▸ INFORMATION SUPPLIED:
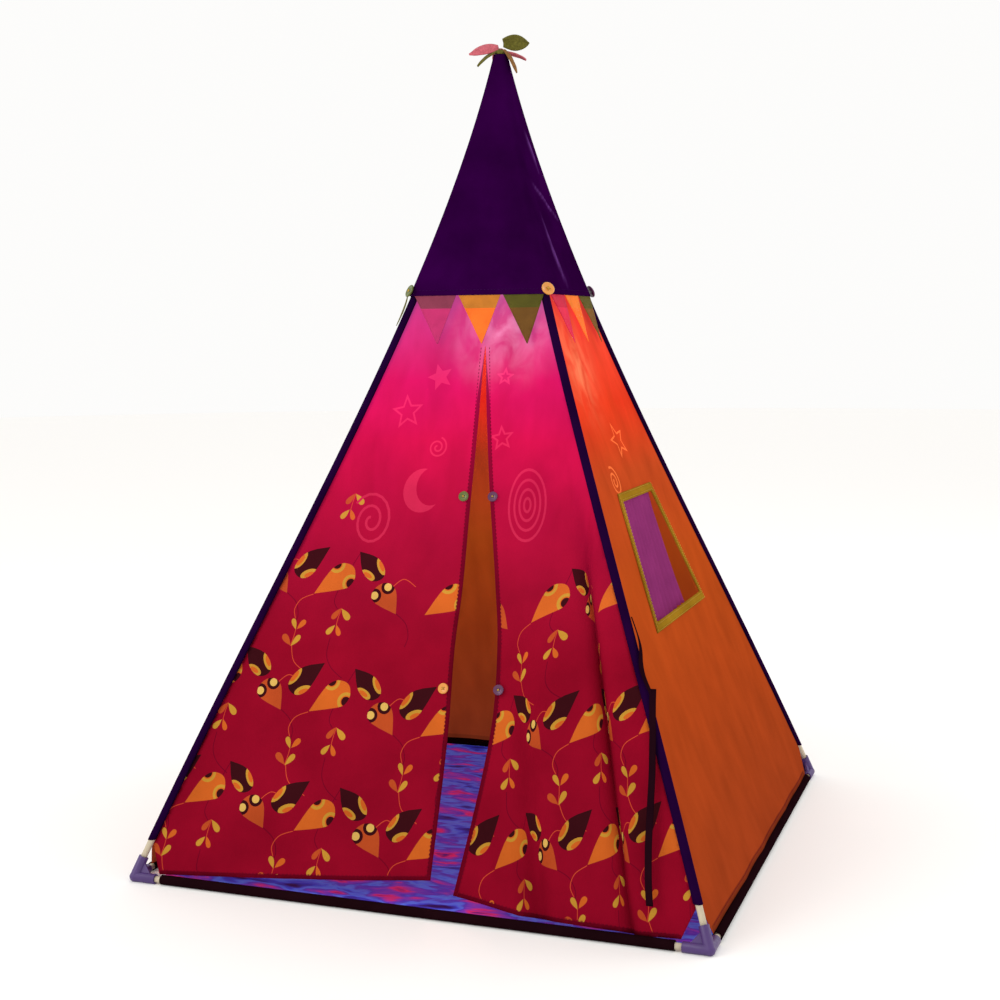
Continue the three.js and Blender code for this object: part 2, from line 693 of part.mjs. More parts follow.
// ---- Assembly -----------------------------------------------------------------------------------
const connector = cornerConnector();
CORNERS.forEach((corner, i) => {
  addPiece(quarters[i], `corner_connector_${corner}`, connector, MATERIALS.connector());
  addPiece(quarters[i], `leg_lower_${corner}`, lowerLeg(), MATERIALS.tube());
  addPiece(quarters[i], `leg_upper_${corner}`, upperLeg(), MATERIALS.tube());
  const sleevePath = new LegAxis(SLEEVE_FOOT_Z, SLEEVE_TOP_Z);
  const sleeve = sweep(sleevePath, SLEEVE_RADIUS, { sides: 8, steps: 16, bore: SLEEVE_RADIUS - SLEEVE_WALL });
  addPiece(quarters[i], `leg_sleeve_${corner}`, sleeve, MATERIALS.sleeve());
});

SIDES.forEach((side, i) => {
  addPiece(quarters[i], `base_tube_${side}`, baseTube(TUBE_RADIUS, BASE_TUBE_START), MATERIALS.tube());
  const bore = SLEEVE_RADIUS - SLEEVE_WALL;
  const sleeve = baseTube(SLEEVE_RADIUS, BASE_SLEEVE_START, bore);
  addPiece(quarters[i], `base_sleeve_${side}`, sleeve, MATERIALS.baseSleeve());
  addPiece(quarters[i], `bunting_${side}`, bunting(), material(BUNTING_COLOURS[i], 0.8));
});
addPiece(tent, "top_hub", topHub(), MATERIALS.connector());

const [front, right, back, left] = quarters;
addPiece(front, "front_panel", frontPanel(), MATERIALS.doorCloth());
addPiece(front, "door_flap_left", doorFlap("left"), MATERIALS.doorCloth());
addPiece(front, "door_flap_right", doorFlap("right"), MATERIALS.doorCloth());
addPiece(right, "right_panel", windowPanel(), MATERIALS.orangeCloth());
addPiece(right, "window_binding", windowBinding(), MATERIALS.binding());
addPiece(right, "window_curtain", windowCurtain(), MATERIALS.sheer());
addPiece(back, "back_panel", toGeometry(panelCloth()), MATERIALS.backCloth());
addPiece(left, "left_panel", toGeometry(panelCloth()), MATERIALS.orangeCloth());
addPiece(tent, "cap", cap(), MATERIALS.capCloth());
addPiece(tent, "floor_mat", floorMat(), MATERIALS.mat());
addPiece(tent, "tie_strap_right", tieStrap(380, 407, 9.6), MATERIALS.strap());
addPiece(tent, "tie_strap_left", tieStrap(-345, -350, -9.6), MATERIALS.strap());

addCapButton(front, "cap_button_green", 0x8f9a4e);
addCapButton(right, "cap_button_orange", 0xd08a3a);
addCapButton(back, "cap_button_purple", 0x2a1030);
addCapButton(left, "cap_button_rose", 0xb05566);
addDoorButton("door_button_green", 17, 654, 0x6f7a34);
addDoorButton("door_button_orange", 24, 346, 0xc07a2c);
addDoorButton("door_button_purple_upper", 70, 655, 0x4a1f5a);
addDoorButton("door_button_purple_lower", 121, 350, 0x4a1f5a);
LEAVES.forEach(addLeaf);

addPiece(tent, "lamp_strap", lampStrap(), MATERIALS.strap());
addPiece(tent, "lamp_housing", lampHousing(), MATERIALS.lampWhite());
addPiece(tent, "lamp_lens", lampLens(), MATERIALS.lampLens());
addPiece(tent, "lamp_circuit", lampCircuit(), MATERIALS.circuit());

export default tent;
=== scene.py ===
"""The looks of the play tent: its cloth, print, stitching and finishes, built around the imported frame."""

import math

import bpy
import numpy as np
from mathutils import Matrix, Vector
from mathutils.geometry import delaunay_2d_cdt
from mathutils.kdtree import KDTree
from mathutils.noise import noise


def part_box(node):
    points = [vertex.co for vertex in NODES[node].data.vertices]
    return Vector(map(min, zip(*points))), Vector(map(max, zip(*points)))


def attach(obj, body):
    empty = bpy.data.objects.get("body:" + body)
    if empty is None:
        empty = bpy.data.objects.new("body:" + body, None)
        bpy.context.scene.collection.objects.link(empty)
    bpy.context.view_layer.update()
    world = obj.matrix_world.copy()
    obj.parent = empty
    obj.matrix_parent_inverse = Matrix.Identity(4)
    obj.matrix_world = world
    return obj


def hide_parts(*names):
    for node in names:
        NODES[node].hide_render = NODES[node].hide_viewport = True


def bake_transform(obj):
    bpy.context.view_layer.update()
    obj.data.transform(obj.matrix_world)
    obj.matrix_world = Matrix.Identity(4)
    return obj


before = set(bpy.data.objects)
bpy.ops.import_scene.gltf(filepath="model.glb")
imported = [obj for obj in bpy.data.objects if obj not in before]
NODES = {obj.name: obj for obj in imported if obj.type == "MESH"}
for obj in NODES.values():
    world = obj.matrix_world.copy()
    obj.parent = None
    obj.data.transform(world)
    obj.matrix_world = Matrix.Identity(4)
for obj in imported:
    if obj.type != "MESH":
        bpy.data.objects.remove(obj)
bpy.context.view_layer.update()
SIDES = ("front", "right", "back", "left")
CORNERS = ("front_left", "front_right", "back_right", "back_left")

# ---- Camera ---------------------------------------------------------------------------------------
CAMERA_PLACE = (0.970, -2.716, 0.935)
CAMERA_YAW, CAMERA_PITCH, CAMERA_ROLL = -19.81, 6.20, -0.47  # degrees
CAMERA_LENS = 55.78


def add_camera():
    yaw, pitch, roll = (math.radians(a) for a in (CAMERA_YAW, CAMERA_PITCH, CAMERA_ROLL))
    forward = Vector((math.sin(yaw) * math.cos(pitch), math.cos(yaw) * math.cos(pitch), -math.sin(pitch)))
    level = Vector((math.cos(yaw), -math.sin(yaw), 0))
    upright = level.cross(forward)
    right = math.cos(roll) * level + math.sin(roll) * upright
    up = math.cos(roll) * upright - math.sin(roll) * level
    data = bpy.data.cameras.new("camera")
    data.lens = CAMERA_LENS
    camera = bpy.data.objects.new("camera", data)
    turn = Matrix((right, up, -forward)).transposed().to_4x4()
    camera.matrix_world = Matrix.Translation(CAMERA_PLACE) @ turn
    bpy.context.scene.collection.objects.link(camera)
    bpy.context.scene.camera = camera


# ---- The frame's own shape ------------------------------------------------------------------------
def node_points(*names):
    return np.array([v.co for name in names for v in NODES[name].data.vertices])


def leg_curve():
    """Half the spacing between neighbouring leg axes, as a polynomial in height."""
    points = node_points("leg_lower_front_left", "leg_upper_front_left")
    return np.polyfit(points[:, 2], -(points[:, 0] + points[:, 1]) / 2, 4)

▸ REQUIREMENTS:
Extract each line from the listing above, please, and repeat it exactly.

▸ RESULT OF THE EXERCISE:
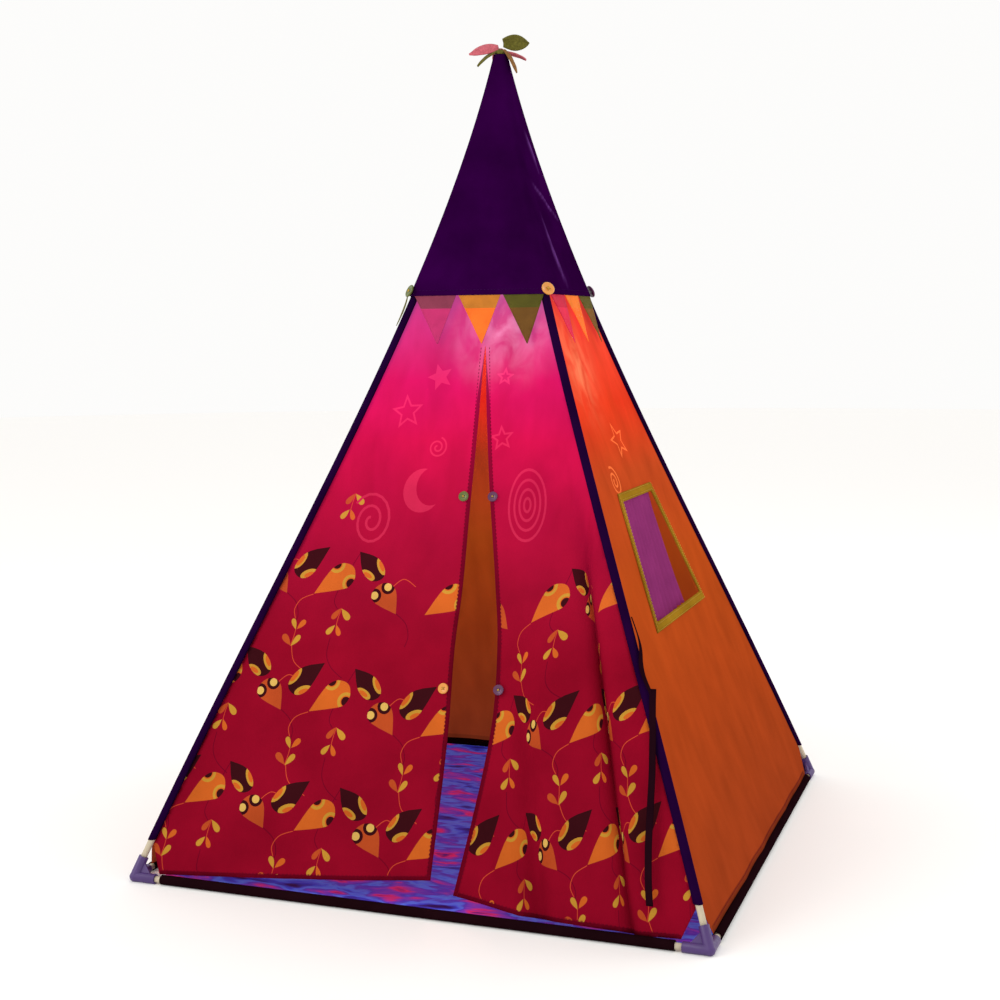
Continue the three.js and Blender code for this object: part 2, from line 693 of part.mjs. More parts follow.
// ---- Assembly -----------------------------------------------------------------------------------
const connector = cornerConnector();
CORNERS.forEach((corner, i) => {
  addPiece(quarters[i], `corner_connector_${corner}`, connector, MATERIALS.connector());
  addPiece(quarters[i], `leg_lower_${corner}`, lowerLeg(), MATERIALS.tube());
  addPiece(quarters[i], `leg_upper_${corner}`, upperLeg(), MATERIALS.tube());
  const sleevePath = new LegAxis(SLEEVE_FOOT_Z, SLEEVE_TOP_Z);
  const sleeve = sweep(sleevePath, SLEEVE_RADIUS, { sides: 8, steps: 16, bore: SLEEVE_RADIUS - SLEEVE_WALL });
  addPiece(quarters[i], `leg_sleeve_${corner}`, sleeve, MATERIALS.sleeve());
});

SIDES.forEach((side, i) => {
  addPiece(quarters[i], `base_tube_${side}`, baseTube(TUBE_RADIUS, BASE_TUBE_START), MATERIALS.tube());
  const bore = SLEEVE_RADIUS - SLEEVE_WALL;
  const sleeve = baseTube(SLEEVE_RADIUS, BASE_SLEEVE_START, bore);
  addPiece(quarters[i], `base_sleeve_${side}`, sleeve, MATERIALS.baseSleeve());
  addPiece(quarters[i], `bunting_${side}`, bunting(), material(BUNTING_COLOURS[i], 0.8));
});
addPiece(tent, "top_hub", topHub(), MATERIALS.connector());

const [front, right, back, left] = quarters;
addPiece(front, "front_panel", frontPanel(), MATERIALS.doorCloth());
addPiece(front, "door_flap_left", doorFlap("left"), MATERIALS.doorCloth());
addPiece(front, "door_flap_right", doorFlap("right"), MATERIALS.doorCloth());
addPiece(right, "right_panel", windowPanel(), MATERIALS.orangeCloth());
addPiece(right, "window_binding", windowBinding(), MATERIALS.binding());
addPiece(right, "window_curtain", windowCurtain(), MATERIALS.sheer());
addPiece(back, "back_panel", toGeometry(panelCloth()), MATERIALS.backCloth());
addPiece(left, "left_panel", toGeometry(panelCloth()), MATERIALS.orangeCloth());
addPiece(tent, "cap", cap(), MATERIALS.capCloth());
addPiece(tent, "floor_mat", floorMat(), MATERIALS.mat());
addPiece(tent, "tie_strap_right", tieStrap(380, 407, 9.6), MATERIALS.strap());
addPiece(tent, "tie_strap_left", tieStrap(-345, -350, -9.6), MATERIALS.strap());

addCapButton(front, "cap_button_green", 0x8f9a4e);
addCapButton(right, "cap_button_orange", 0xd08a3a);
addCapButton(back, "cap_button_purple", 0x2a1030);
addCapButton(left, "cap_button_rose", 0xb05566);
addDoorButton("door_button_green", 17, 654, 0x6f7a34);
addDoorButton("door_button_orange", 24, 346, 0xc07a2c);
addDoorButton("door_button_purple_upper", 70, 655, 0x4a1f5a);
addDoorButton("door_button_purple_lower", 121, 350, 0x4a1f5a);
LEAVES.forEach(addLeaf);

addPiece(tent, "lamp_strap", lampStrap(), MATERIALS.strap());
addPiece(tent, "lamp_housing", lampHousing(), MATERIALS.lampWhite());
addPiece(tent, "lamp_lens", lampLens(), MATERIALS.lampLens());
addPiece(tent, "lamp_circuit", lampCircuit(), MATERIALS.circuit());

export default tent;
=== scene.py ===
"""The looks of the play tent: its cloth, print, stitching and finishes, built around the imported frame."""

import math

import bpy
import numpy as np
from mathutils import Matrix, Vector
from mathutils.geometry import delaunay_2d_cdt
from mathutils.kdtree import KDTree
from mathutils.noise import noise


def part_box(node):
    points = [vertex.co for vertex in NODES[node].data.vertices]
    return Vector(map(min, zip(*points))), Vector(map(max, zip(*points)))


def attach(obj, body):
    empty = bpy.data.objects.get("body:" + body)
    if empty is None:
        empty = bpy.data.objects.new("body:" + body, None)
        bpy.context.scene.collection.objects.link(empty)
    bpy.context.view_layer.update()
    world = obj.matrix_world.copy()
    obj.parent = empty
    obj.matrix_parent_inverse = Matrix.Identity(4)
    obj.matrix_world = world
    return obj


def hide_parts(*names):
    for node in names:
        NODES[node].hide_render = NODES[node].hide_viewport = True


def bake_transform(obj):
    bpy.context.view_layer.update()
    obj.data.transform(obj.matrix_world)
    obj.matrix_world = Matrix.Identity(4)
    return obj


before = set(bpy.data.objects)
bpy.ops.import_scene.gltf(filepath="model.glb")
imported = [obj for obj in bpy.data.objects if obj not in before]
NODES = {obj.name: obj for obj in imported if obj.type == "MESH"}
for obj in NODES.values():
    world = obj.matrix_world.copy()
    obj.parent = None
    obj.data.transform(world)
    obj.matrix_world = Matrix.Identity(4)
for obj in imported:
    if obj.type != "MESH":
        bpy.data.objects.remove(obj)
bpy.context.view_layer.update()
SIDES = ("front", "right", "back", "left")
CORNERS = ("front_left", "front_right", "back_right", "back_left")

# ---- Camera ---------------------------------------------------------------------------------------
CAMERA_PLACE = (0.970, -2.716, 0.935)
CAMERA_YAW, CAMERA_PITCH, CAMERA_ROLL = -19.81, 6.20, -0.47  # degrees
CAMERA_LENS = 55.78


def add_camera():
    yaw, pitch, roll = (math.radians(a) for a in (CAMERA_YAW, CAMERA_PITCH, CAMERA_ROLL))
    forward = Vector((math.sin(yaw) * math.cos(pitch), math.cos(yaw) * math.cos(pitch), -math.sin(pitch)))
    level = Vector((math.cos(yaw), -math.sin(yaw), 0))
    upright = level.cross(forward)
    right = math.cos(roll) * level + math.sin(roll) * upright
    up = math.cos(roll) * upright - math.sin(roll) * level
    data = bpy.data.cameras.new("camera")
    data.lens = CAMERA_LENS
    camera = bpy.data.objects.new("camera", data)
    turn = Matrix((right, up, -forward)).transposed().to_4x4()
    camera.matrix_world = Matrix.Translation(CAMERA_PLACE) @ turn
    bpy.context.scene.collection.objects.link(camera)
    bpy.context.scene.camera = camera


# ---- The frame's own shape ------------------------------------------------------------------------
def node_points(*names):
    return np.array([v.co for name in names for v in NODES[name].data.vertices])


def leg_curve():
    """Half the spacing between neighbouring leg axes, as a polynomial in height."""
    points = node_points("leg_lower_front_left", "leg_upper_front_left")
    return np.polyfit(points[:, 2], -(points[:, 0] + points[:, 1]) / 2, 4)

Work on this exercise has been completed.